La cooperativa aiuta i detenuti a sentirsi ancora parte della società

La Quadrifoglio, in collaborazione il carcere di Bollate, offre diversi lavori come occasione di reintegro sociale in vista della fine della pena

Con il motto “condividere per crescere” la cooperativa sociale La Quadrifoglio offre un lavoro ai detenuti per dar loro la possibilità di tornare ad integrarsi nella società in vista della fine della pena. Il punto di partenza è che la valenza sociale del lavoro sia lo strumento adatto per affrontare insieme un percorso che possa essere una seconda possibilità.

La cooperativa nasce come parte operativa dell’azienda Insubria post – che si occupa di comunicazione – dedicandosi al volantinaggio e il percorso con i detenuti è iniziato 3 anni fa grazie alla collaborazione con il carcere di Bollate.

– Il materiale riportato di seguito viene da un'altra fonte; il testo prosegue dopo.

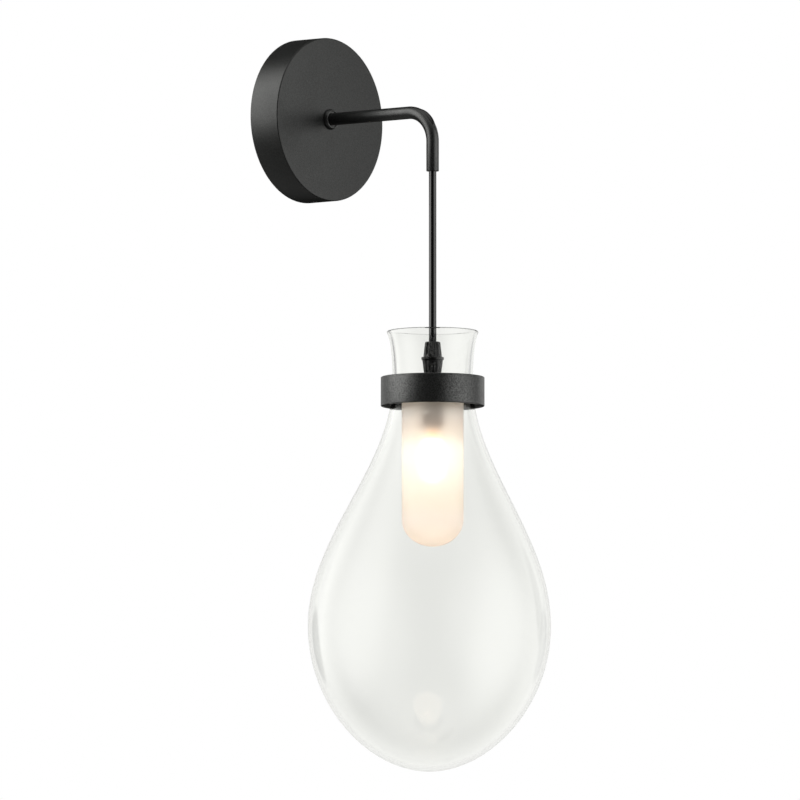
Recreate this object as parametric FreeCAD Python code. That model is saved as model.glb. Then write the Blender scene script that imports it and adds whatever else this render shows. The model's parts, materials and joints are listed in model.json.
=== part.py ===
"""Hanging pendant wall sconce: a canopy on the wall, a bent arm, a cord, and a blown glass teardrop.

Millimetres. The origin is on the wall, at the centre of the canopy's back. +Z is up, and the arm
reaches out towards -Y, so the cord and everything on it share one vertical axis at Y = -ARM_REACH.
"""

import FreeCAD
import Part

import math
import os

# ---------------------------------------------------------------- driving dimensions

# canopy and bracket
CANOPY_D = 130.0
CANOPY_DEPTH = 28.0
CANOPY_WALL = 1.2
CANOPY_EDGE_R = 1.6
BRACKET_WIDTH = 18.0
BRACKET_THICK = 1.5
BRACKET_TAB = 14.0
BRACKET_BEND_R = 1.0
SLOT_SPACING = 70.0
SLOT_WIDTH = 4.6
SLOT_LENGTH = 14.0
TAB_GAP = 0.2
CANOPY_SCREW_D = 4.0
CANOPY_SCREW_HEX = 2.0
EARTH_Z = 17.0
EARTH_SCREW_D = 4.0

# terminal block
BLOCK_LENGTH = 24.0
BLOCK_WIDTH = 16.0
BLOCK_HEIGHT = 11.0
BLOCK_TOP_Z = -9.0
BLOCK_PITCH = 7.4
BLOCK_BORE = 3.2
BLOCK_SCREW_D = 3.0

# arm
TUBE_D = 10.0
TUBE_WALL = 1.0
ARM_REACH = 134.0
ARM_BEND_R = 24.5
ARM_DROP = 48.1
ARM_TAIL = 11.0
COLLAR_D = 16.2
COLLAR_LIP_D = 13.6
COLLAR_LENGTH = 3.2
COLLAR_RECESS_D = 12.0
COLLAR_RECESS = 0.8
NUT_AF = 14.0
NUT_THICK = 4.0
WASHER_D = 17.0
WASHER_THICK = 0.8
WASHER_TEETH = 10
LINER_LENGTH = 12.0
LINER_WALL = 0.6
LINER_SETBACK = 1.0

# cord
CORD_D = 6.0
CORE_D = 2.2
RETAINER_D = 12.0
RETAINER_LENGTH = 5.0
RETAINER_SCREW_D = 2.5
CORD_TAIL = 1.0
CORD_VISIBLE = 135.8

# cord grip
CAP_HEIGHT = 12.2
CAP_TOP_D = 12.0
CAP_FOOT_D = 14.6
CAP_EDGE_R = 0.9
CAP_RIBS = 10
CAP_GROOVE_D = 2.4
CAP_GROOVE_DEPTH = 0.7
CAP_ROOF = 1.5
STEM_D = 9.8
STEM_LENGTH = 6.6
FLANGE_D = 17.9
FLANGE_THICK = 2.0
FLANGE_SLOPE = 0.8
GRIP_BODY_TOP_D = 16.4
GRIP_BODY_FOOT_D = 13.0
GRIP_BODY_LENGTH = 12.9
GRIP_BODY_RIBS = 12
GRIP_BODY_GROOVE_D = 2.0
GRIP_BODY_GROOVE_DEPTH = 0.45
GRIP_THREAD_D = 10.0
GRIP_TAIL = 10.0
COLLET_LENGTH = 3.8

# glass shade, as heights below the top of its rim
RIM_R = 36.2
RIM_WALL = 2.3
RIM_ABOVE_CAP = 9.0
WAIST_R = 31.9
WAIST_WALL = 3.4
WAIST_BELOW_RIM = 41.0
BELLY_R = 96.0
BELLY_WALL = 2.2
BELLY_BELOW_RIM = 234.0
GLASS_HEIGHT = 349.0
POLE_WALL = 3.2
FLARE_SLOPE = 0.43
FLARE_PULL = 12.0
WAIST_PULL = 2.0
SHOULDER_PULL = 67.3
BELLY_PULL_UP = 72.0
BELLY_PULL_DOWN = 63.6
POLE_PULL = 47.4

# carrier cup in the waist
CARRIER_GAP = 0.5
CARRIER_WALL = 1.4
CARRIER_PLATE = 2.0
CARRIER_HEIGHT = 18.0
BOSS_D = 7.2
BOSS_LENGTH = 4.0
SCREW_COUNT = 3
SCREW_START_DEG = 90.0
GLASS_SCREW_D = 4.0
GLASS_HOLE_D = 5.0
SCREW_BELOW_PLATE = 4.3
SCREW_HEAD_D = 7.0
SCREW_HEX = 2.5
SCREW_HEX_DEPTH = 2.5
SOFT_WASHER_D = 9.0
SOFT_WASHER_THICK = 1.0

# ring round the waist
RING_D = 82.0
RING_HEIGHT = 23.2
RING_WALL = 2.0
RING_EDGE_R = 0.7
RING_LIP_THICK = 2.0
RING_RIM_GAP = 0.6
RING_HEAD_GAP = 0.6

# lamp
HOLDER_D = 17.4
HOLDER_LENGTH = 24.0
HOLDER_DROP = 14.5
HOLDER_CHAMFER = 1.2
HOLDER_SLOT_WIDTH = 4.4
HOLDER_SLOT_LENGTH = 12.4
HOLDER_SLOT_DEPTH = 13.0
STRAP_WIDTH = 8.0
STRAP_THICK = 0.8
STRAP_BELOW_HOLDER_TOP = 9.0
HOLDER_SCREW_D = 2.5
HOLDER_SCREW_HEAD_D = 4.4
HOLDER_SCREW_HEAD = 1.4
CONTACT_THICK = 0.5
CONTACT_WIDTH = 3.4
PIN_SPACING = 9.0
PIN_WIRE_D = 0.8
PIN_LOOP_R = 0.9
PIN_LENGTH = 8.0
CAPSULE_D = 13.6
CAPSULE_WALL = 0.9
CAPSULE_LENGTH = 40.0
PINCH_LENGTH = 9.0
PINCH_WIDTH = 11.6
PINCH_THICK = 3.6
FILAMENT_D = 1.6
FILAMENT_LENGTH = 12.0
FILAMENT_ABOVE_END = 12.0
LEAD_WIRE_D = 0.5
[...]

Il carcere è una delle realtà più attive per quel che riguarda il percorso di reinserimento dei detenuti e, accanto a numerose realtà che gestiscono il lavoro all’interno, ce ne sono altre, come appunto La Quadrifoglio, che si occupano invece del lavoro dei detenuti che hanno il permesso di uscire dal carcere per svolgere le proprie mansioni, per farvi poi ritorno in serata. Grazie all’articolo 21 della legge sull’ordinamento penitenziario, essi possono essere assegnati a lavori esterni al carcere. «Nessun trattamento speciale – sottolineano dalla cooperativa – Il carcerato diventa a tutti gli effetti un lavoratore come gli altri e questo è un aspetto fondamentale perchè a livello psicologico si sente reintegrato a tutti gli effetti nella società». Secondo i responsabili «il lavoro è uno strumento con cui poter ritrovare la dignità persa».

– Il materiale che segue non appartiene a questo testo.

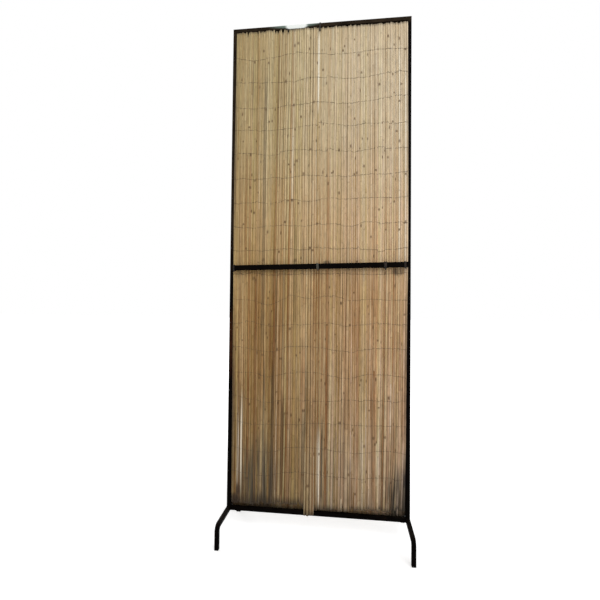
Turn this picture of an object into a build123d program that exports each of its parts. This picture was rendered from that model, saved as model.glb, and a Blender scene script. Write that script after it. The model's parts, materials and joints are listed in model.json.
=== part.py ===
from build123d import *
import os
from math import atan2, cos, degrees, exp, radians, tan
from random import Random

# A free-standing garden screen. A welded frame of square steel tube stands on two bent feet.
# A wired reed mat lies on each face of the frame, and a bar across the middle of each mat
# clamps it, with wire ties from bar to bar through both mats.
#
# Sizes are in millimetres. X runs across the screen, the front faces -Y, Z is up, and the
# origin is on the floor under the middle of the screen.

# Frame
panel_width = 732.0         # over the outer sides of the posts
panel_height = 2000.0       # bottom rail's underside to top rail's top
tube_side = 16.0
tube_wall = 1.5
tube_corner = 2.0           # outer corner radius of the tube's section
tube_inner_corner = 0.8

# Feet
rail_clearance = 77.0       # floor to the bottom rail's underside
foot_reach = 150.0          # screen's middle plane to a leg's centre line
foot_bend = 18.0            # bend radius on the tube's centre line
cap_flange = 3.0            # thickness of the cap below the tube's end
cap_depth = 12.0            # how far the cap's plug goes into the tube
cap_wall = 1.6
cap_edge = 1.0              # rounding of the cap's lower edge
cap_fit = 0.1               # gap between plug and tube, each side
cap_corner = 1.0            # corner radius of the plug

# Clamp bars across the middle
bar_side = 20.0
bar_wall = 1.5
bar_corner = 2.0
bar_inner_corner = 0.8
bar_height = 996.0          # bar's centre above the bottom rail's underside
bar_rise = 12.0             # how much higher the bar is at the right post than at the left
bar_end_gap = 9.0           # bar's end to the post's outer side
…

Dalla cooperativa tengono inoltre a precisare che la loro competitività nasce dalla capacità di essere presenti sul mercato, senza cercare sussidi esterni o finanziatori e che chi intendesse affidarsi a La Quadrifoglio per le proprie attività di volantinaggio, grazie all’ex articolo 14 (convenzione Api), assolverebbe l’obbligo relativo all’assunzione di disabili.

«Decidere di affidarsi a noi significa fare del bene – raccontano – ma non tramite la classica donazione di denaro: chi contribuisce fa del bene comunitario dando lavoro a carcerati che usano il lavoro come strumento che li riabilita alla vita».

Riguardo ai dati può essere utile sottolineare come i detenuti che non lavorano né in carcere né fuori hanno una recidiva più alta dell’80%; per coloro che lavorano solo all’interno del carcere la recidiva scende intorno al 60% mentre per i detenuti che collaborano con l’esterno la recidiva scende al 30%.